Problem details:
Every entry that follows should be reproduced exactly.

____________________

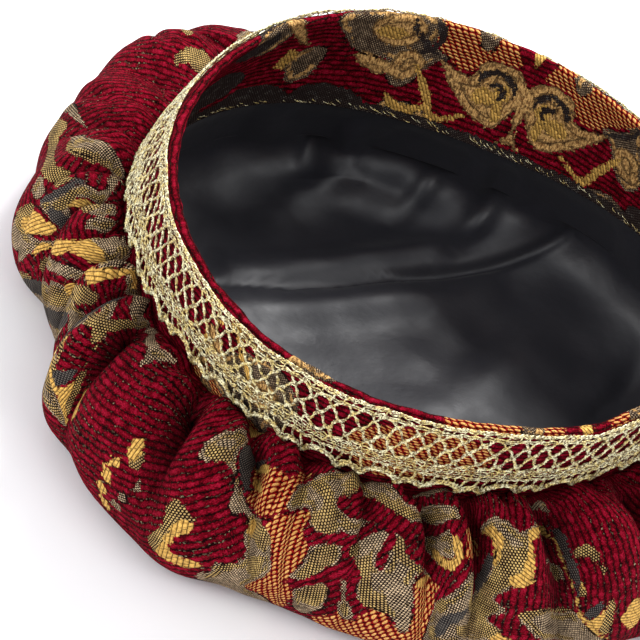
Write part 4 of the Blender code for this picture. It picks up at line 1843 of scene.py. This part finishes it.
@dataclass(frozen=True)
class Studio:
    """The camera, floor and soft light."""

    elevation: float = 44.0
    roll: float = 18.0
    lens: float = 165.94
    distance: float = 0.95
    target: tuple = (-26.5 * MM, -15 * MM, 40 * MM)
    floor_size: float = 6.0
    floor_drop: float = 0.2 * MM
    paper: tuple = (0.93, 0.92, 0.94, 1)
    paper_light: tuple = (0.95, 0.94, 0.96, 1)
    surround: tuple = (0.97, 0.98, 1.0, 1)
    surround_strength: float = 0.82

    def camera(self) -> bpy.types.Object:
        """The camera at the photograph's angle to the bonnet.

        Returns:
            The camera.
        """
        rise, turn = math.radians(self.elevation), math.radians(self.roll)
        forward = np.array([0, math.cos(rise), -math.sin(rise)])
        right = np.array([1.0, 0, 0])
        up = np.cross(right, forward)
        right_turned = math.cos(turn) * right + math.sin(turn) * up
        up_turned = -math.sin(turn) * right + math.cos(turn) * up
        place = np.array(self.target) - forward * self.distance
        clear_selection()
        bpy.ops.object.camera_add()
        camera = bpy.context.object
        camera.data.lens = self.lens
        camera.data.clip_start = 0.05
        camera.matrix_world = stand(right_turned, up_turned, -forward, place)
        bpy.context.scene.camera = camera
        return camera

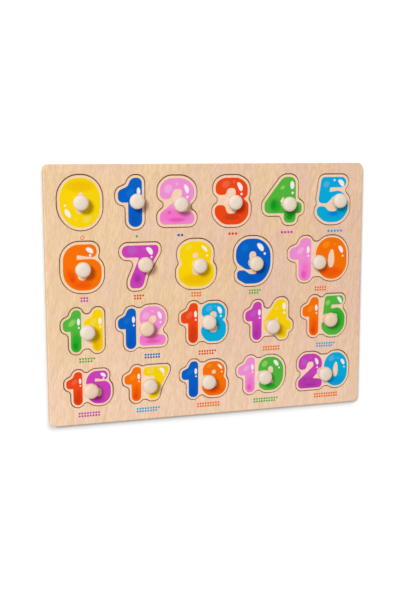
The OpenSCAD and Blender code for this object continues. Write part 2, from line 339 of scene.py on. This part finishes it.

____________________

Response to this task:
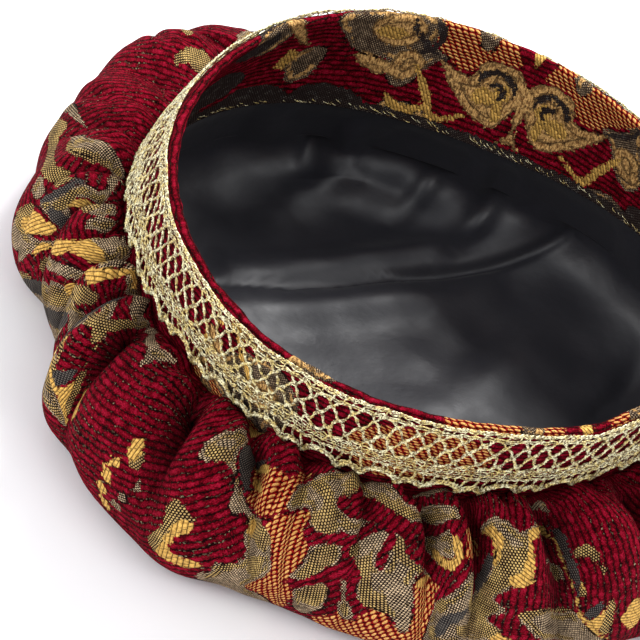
Write part 4 of the Blender code for this picture. It picks up at line 1843 of scene.py. This part finishes it.
@dataclass(frozen=True)
class Studio:
    """The camera, floor and soft light."""

    elevation: float = 44.0
    roll: float = 18.0
    lens: float = 165.94
    distance: float = 0.95
    target: tuple = (-26.5 * MM, -15 * MM, 40 * MM)
    floor_size: float = 6.0
    floor_drop: float = 0.2 * MM
    paper: tuple = (0.93, 0.92, 0.94, 1)
    paper_light: tuple = (0.95, 0.94, 0.96, 1)
    surround: tuple = (0.97, 0.98, 1.0, 1)
    surround_strength: float = 0.82

    def camera(self) -> bpy.types.Object:
        """The camera at the photograph's angle to the bonnet.

        Returns:
            The camera.
        """
        rise, turn = math.radians(self.elevation), math.radians(self.roll)
        forward = np.array([0, math.cos(rise), -math.sin(rise)])
        right = np.array([1.0, 0, 0])
        up = np.cross(right, forward)
        right_turned = math.cos(turn) * right + math.sin(turn) * up
        up_turned = -math.sin(turn) * right + math.cos(turn) * up
        place = np.array(self.target) - forward * self.distance
        clear_selection()
        bpy.ops.object.camera_add()
        camera = bpy.context.object
        camera.data.lens = self.lens
        camera.data.clip_start = 0.05
        camera.matrix_world = stand(right_turned, up_turned, -forward, place)
        bpy.context.scene.camera = camera
        return camera

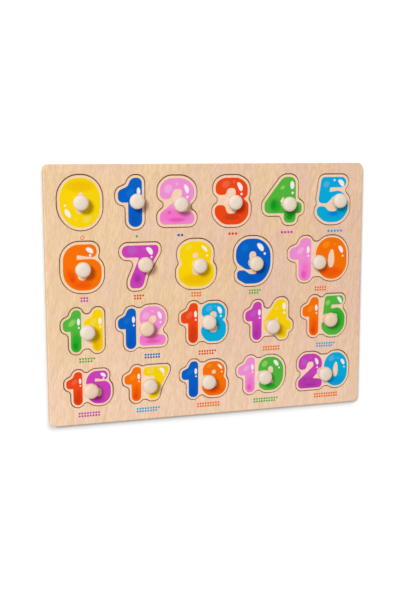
The OpenSCAD and Blender code for this object continues. Write part 2, from line 339 of scene.py on. This part finishes it.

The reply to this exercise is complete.